Task description
In the listing that follows, locate the line containing "const seat = zipFrame(SLIDER_SHARE);" and the line containing "for node in". Retype exactly those two lines and every line between them, and nothing more.
:::::
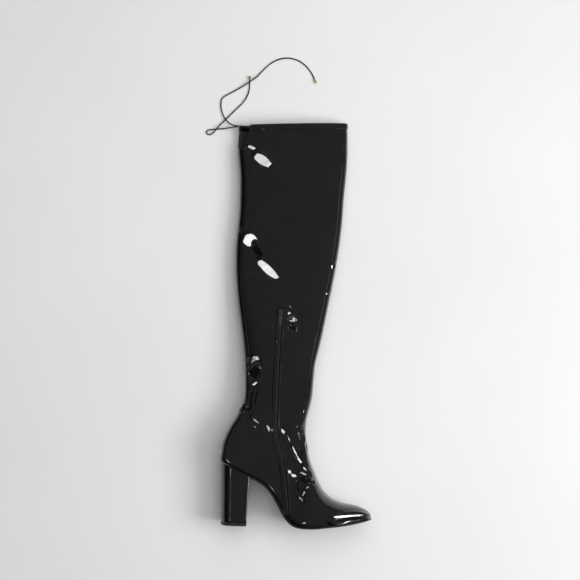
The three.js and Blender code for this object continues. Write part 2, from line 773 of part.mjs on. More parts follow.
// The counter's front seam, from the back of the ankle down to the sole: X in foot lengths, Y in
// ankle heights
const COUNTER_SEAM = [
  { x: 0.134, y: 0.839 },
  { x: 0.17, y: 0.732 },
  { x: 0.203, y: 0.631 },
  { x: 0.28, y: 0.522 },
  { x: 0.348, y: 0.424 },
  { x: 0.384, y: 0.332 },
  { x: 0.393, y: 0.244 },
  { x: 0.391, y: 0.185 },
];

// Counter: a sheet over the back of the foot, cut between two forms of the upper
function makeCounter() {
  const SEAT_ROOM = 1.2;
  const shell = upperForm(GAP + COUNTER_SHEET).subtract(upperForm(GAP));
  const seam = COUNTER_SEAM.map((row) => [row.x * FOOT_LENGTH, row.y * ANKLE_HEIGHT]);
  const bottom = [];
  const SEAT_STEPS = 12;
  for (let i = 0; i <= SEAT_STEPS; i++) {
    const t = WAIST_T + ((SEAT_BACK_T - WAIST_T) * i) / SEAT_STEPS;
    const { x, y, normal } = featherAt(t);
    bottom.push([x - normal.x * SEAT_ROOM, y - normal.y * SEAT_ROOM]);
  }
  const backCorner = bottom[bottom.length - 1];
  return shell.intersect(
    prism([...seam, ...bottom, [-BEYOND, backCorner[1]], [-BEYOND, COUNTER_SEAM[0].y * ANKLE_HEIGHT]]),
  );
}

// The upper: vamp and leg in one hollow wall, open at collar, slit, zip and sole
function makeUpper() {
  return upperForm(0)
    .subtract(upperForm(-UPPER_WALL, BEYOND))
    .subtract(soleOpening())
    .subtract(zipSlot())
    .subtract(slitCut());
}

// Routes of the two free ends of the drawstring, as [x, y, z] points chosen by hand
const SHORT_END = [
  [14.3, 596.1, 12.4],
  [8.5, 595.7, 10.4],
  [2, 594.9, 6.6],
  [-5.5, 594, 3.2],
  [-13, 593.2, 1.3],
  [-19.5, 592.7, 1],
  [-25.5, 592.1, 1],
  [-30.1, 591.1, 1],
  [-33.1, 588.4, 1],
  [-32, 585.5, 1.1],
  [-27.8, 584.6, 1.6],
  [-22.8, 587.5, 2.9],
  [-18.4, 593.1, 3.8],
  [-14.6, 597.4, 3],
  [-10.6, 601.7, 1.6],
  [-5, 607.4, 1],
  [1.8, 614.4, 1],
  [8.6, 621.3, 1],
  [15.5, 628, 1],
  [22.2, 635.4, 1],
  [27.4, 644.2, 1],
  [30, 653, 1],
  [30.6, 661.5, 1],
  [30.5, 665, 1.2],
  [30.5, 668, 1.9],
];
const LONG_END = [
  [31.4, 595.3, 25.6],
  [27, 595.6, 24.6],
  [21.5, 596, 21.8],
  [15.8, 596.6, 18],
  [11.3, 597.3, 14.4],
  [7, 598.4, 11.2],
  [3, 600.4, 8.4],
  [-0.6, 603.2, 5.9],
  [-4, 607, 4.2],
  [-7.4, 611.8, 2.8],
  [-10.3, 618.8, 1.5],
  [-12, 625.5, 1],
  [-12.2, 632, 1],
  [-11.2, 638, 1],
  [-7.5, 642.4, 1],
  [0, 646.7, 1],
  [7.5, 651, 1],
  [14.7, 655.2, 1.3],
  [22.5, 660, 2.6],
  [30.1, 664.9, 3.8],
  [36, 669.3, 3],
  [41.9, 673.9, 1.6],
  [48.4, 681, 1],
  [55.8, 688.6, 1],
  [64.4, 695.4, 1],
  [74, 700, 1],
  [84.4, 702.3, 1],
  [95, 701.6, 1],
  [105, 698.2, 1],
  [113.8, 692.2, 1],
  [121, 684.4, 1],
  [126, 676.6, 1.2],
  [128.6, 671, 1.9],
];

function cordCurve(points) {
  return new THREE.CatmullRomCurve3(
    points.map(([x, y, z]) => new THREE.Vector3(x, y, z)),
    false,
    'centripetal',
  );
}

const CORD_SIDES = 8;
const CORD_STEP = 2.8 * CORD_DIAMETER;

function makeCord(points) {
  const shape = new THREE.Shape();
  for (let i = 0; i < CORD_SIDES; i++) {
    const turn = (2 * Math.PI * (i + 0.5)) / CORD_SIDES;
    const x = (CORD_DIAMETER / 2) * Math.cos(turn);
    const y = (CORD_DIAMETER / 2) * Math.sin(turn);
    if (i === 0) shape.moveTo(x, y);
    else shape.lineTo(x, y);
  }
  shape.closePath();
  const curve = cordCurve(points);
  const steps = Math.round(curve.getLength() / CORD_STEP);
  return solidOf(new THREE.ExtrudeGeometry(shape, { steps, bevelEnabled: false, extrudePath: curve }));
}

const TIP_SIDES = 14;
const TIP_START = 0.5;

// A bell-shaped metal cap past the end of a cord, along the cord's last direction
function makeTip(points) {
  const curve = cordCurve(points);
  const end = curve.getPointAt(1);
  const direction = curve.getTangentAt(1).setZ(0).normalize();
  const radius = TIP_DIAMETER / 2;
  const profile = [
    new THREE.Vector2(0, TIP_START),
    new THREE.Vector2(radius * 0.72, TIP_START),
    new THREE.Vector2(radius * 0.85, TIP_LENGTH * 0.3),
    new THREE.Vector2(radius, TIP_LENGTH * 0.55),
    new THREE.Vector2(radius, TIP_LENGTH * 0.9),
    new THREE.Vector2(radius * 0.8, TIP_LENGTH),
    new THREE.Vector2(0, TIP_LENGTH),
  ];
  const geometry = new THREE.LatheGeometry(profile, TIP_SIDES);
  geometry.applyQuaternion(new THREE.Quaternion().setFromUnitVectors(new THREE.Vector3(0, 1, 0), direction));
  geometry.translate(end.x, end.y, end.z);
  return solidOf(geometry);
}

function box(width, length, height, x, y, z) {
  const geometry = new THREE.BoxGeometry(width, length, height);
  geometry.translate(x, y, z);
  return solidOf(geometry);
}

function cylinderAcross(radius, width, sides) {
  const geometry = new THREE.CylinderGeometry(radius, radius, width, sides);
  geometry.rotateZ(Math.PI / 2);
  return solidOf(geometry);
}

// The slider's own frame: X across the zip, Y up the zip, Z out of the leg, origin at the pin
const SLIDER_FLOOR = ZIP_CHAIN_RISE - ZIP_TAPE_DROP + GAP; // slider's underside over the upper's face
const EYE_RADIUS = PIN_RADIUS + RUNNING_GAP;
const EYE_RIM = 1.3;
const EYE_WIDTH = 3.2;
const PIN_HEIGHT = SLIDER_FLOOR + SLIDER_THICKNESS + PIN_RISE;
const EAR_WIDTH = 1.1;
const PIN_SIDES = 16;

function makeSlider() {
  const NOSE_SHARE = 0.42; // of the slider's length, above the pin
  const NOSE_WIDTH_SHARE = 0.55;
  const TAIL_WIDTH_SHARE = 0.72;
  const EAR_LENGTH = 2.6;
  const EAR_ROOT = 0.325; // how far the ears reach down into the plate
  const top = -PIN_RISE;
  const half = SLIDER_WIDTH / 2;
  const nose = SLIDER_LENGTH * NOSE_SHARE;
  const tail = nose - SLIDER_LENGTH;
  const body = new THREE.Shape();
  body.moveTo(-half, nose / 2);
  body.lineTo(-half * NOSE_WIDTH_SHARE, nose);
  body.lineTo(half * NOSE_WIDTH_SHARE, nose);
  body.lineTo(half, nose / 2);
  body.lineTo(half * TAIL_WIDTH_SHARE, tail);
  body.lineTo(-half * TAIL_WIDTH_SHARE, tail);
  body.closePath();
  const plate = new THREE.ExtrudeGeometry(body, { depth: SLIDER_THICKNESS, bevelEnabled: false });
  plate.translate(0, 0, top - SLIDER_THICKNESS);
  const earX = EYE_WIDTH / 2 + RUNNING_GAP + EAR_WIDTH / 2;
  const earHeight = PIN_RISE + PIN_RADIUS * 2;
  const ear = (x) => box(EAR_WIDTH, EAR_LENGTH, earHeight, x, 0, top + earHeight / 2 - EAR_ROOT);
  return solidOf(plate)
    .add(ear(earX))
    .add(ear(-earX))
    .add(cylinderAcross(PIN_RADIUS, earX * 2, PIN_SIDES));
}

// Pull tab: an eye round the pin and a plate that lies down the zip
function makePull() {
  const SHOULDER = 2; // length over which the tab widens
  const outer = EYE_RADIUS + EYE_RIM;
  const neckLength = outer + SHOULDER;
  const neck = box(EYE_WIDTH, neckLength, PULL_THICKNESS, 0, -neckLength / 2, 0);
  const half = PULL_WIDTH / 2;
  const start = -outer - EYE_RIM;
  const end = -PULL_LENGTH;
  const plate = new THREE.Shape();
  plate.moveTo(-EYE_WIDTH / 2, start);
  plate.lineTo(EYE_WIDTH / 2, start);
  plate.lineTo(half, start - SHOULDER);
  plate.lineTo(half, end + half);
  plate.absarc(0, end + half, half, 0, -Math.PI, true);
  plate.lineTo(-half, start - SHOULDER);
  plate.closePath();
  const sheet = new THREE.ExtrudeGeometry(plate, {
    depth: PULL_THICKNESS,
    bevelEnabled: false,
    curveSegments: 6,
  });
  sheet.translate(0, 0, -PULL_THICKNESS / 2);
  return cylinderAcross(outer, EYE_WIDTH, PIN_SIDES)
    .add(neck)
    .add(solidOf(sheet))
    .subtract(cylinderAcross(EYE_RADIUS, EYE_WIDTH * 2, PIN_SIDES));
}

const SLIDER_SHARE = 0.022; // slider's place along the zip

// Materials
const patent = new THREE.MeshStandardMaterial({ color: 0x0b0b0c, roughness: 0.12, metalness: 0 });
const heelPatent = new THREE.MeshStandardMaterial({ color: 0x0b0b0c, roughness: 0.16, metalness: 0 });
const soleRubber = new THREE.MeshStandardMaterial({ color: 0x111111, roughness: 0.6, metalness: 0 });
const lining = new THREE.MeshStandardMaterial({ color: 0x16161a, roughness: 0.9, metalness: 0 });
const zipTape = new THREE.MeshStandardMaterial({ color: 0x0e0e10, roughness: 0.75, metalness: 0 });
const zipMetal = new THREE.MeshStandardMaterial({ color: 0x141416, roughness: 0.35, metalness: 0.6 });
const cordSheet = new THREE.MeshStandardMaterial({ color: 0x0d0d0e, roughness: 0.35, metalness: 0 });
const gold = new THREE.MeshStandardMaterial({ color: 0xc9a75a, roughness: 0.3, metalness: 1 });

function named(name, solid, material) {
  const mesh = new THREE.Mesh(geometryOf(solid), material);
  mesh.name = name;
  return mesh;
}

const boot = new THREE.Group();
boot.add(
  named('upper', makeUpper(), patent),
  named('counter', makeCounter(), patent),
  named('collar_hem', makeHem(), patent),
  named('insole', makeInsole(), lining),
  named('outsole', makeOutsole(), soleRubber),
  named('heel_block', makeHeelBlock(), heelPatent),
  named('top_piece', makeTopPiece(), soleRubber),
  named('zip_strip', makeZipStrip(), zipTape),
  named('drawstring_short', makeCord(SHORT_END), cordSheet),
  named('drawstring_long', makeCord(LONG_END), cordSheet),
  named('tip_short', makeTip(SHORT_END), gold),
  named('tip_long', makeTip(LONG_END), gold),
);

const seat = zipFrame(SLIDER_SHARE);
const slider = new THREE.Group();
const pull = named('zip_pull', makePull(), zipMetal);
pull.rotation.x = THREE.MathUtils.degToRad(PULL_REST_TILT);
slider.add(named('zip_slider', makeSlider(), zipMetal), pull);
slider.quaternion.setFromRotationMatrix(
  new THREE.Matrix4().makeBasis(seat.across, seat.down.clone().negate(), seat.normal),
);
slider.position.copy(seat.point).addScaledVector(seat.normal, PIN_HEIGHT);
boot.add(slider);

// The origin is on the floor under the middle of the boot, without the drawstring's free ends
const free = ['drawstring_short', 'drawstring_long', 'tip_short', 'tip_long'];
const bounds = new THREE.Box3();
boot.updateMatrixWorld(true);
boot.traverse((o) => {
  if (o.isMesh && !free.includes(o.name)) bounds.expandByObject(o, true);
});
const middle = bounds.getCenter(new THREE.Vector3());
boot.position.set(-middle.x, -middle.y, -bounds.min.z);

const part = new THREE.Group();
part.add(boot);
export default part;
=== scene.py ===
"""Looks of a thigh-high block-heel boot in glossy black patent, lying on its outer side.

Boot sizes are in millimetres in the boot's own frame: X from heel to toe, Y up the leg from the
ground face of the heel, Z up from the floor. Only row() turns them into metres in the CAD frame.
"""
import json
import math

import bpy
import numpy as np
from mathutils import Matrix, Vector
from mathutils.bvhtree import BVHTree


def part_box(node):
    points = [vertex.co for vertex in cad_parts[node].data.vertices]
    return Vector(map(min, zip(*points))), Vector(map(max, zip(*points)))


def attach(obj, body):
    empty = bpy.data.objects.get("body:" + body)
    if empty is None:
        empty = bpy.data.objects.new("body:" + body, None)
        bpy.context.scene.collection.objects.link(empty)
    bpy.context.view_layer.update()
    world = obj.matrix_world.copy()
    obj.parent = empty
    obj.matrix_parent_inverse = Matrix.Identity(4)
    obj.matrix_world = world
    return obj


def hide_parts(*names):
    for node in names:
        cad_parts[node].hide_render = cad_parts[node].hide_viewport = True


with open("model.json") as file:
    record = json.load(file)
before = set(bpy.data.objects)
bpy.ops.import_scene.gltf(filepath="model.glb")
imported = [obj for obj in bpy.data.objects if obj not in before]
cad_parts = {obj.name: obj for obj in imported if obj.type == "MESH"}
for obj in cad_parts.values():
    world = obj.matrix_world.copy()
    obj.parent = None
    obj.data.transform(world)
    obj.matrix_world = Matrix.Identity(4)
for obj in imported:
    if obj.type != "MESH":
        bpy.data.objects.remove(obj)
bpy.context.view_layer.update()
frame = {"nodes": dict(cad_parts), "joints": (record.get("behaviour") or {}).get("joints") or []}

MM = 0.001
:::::
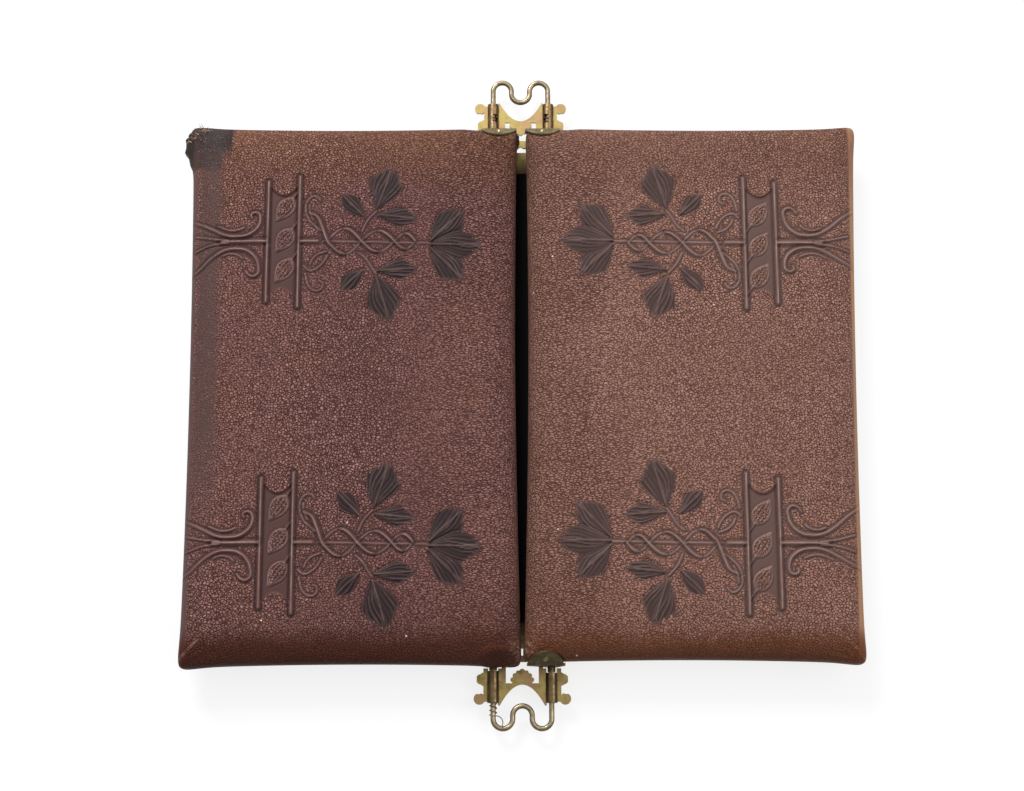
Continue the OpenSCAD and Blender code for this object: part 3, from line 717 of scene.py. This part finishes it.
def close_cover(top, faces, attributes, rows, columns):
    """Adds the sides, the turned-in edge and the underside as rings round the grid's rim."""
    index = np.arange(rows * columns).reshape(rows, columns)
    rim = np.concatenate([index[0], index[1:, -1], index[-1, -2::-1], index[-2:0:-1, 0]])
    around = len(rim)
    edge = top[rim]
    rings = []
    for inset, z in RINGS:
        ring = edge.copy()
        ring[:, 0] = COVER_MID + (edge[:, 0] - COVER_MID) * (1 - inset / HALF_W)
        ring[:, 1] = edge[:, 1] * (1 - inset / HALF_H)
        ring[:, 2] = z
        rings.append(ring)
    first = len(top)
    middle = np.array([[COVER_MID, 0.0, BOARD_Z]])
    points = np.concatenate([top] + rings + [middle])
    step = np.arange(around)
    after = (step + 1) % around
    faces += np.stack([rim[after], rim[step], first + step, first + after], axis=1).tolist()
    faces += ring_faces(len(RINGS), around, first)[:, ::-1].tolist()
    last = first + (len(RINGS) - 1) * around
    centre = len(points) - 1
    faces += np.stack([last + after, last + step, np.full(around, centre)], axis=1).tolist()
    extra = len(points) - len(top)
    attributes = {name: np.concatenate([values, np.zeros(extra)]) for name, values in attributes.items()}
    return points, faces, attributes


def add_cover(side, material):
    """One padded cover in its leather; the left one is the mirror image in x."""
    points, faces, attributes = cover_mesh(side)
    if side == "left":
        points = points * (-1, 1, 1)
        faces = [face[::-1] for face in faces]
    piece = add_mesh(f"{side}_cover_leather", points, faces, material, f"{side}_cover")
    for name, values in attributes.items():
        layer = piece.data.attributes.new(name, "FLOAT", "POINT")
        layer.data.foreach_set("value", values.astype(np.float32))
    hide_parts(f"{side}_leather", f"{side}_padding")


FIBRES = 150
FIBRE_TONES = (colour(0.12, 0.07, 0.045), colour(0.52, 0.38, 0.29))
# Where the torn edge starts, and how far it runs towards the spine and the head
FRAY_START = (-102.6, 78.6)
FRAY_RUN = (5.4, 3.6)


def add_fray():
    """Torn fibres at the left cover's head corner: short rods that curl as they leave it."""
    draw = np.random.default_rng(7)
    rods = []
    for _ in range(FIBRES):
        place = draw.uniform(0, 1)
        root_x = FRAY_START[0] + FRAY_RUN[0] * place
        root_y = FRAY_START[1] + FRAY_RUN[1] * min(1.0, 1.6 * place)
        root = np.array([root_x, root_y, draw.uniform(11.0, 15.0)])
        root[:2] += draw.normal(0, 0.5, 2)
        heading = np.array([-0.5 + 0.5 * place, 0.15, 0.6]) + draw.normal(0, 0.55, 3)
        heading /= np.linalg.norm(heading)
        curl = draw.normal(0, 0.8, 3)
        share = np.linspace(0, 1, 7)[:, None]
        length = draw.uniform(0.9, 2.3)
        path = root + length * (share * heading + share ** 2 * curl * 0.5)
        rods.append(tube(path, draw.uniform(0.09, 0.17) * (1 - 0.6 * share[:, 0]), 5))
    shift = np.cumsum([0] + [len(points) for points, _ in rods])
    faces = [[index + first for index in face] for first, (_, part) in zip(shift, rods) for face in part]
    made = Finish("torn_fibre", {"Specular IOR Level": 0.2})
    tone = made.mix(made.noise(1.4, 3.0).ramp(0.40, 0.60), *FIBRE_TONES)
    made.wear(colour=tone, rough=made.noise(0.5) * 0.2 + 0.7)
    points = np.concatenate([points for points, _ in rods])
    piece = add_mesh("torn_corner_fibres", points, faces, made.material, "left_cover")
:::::
Correct result
const seat = zipFrame(SLIDER_SHARE);
const slider = new THREE.Group();
const pull = named('zip_pull', makePull(), zipMetal);
pull.rotation.x = THREE.MathUtils.degToRad(PULL_REST_TILT);
slider.add(named('zip_slider', makeSlider(), zipMetal), pull);
slider.quaternion.setFromRotationMatrix(
  new THREE.Matrix4().makeBasis(seat.across, seat.down.clone().negate(), seat.normal),
);
slider.position.copy(seat.point).addScaledVector(seat.normal, PIN_HEIGHT);
boot.add(slider);

// The origin is on the floor under the middle of the boot, without the drawstring's free ends
const free = ['drawstring_short', 'drawstring_long', 'tip_short', 'tip_long'];
const bounds = new THREE.Box3();
boot.updateMatrixWorld(true);
boot.traverse((o) => {
  if (o.isMesh && !free.includes(o.name)) bounds.expandByObject(o, true);
});
const middle = bounds.getCenter(new THREE.Vector3());
boot.position.set(-middle.x, -middle.y, -bounds.min.z);

const part = new THREE.Group();
part.add(boot);
export default part;
=== scene.py ===
"""Looks of a thigh-high block-heel boot in glossy black patent, lying on its outer side.

Boot sizes are in millimetres in the boot's own frame: X from heel to toe, Y up the leg from the
ground face of the heel, Z up from the floor. Only row() turns them into metres in the CAD frame.
"""
import json
import math

import bpy
import numpy as np
from mathutils import Matrix, Vector
from mathutils.bvhtree import BVHTree


def part_box(node):
    points = [vertex.co for vertex in cad_parts[node].data.vertices]
    return Vector(map(min, zip(*points))), Vector(map(max, zip(*points)))


def attach(obj, body):
    empty = bpy.data.objects.get("body:" + body)
    if empty is None:
        empty = bpy.data.objects.new("body:" + body, None)
        bpy.context.scene.collection.objects.link(empty)
    bpy.context.view_layer.update()
    world = obj.matrix_world.copy()
    obj.parent = empty
    obj.matrix_parent_inverse = Matrix.Identity(4)
    obj.matrix_world = world
    return obj


def hide_parts(*names):
    for node in names:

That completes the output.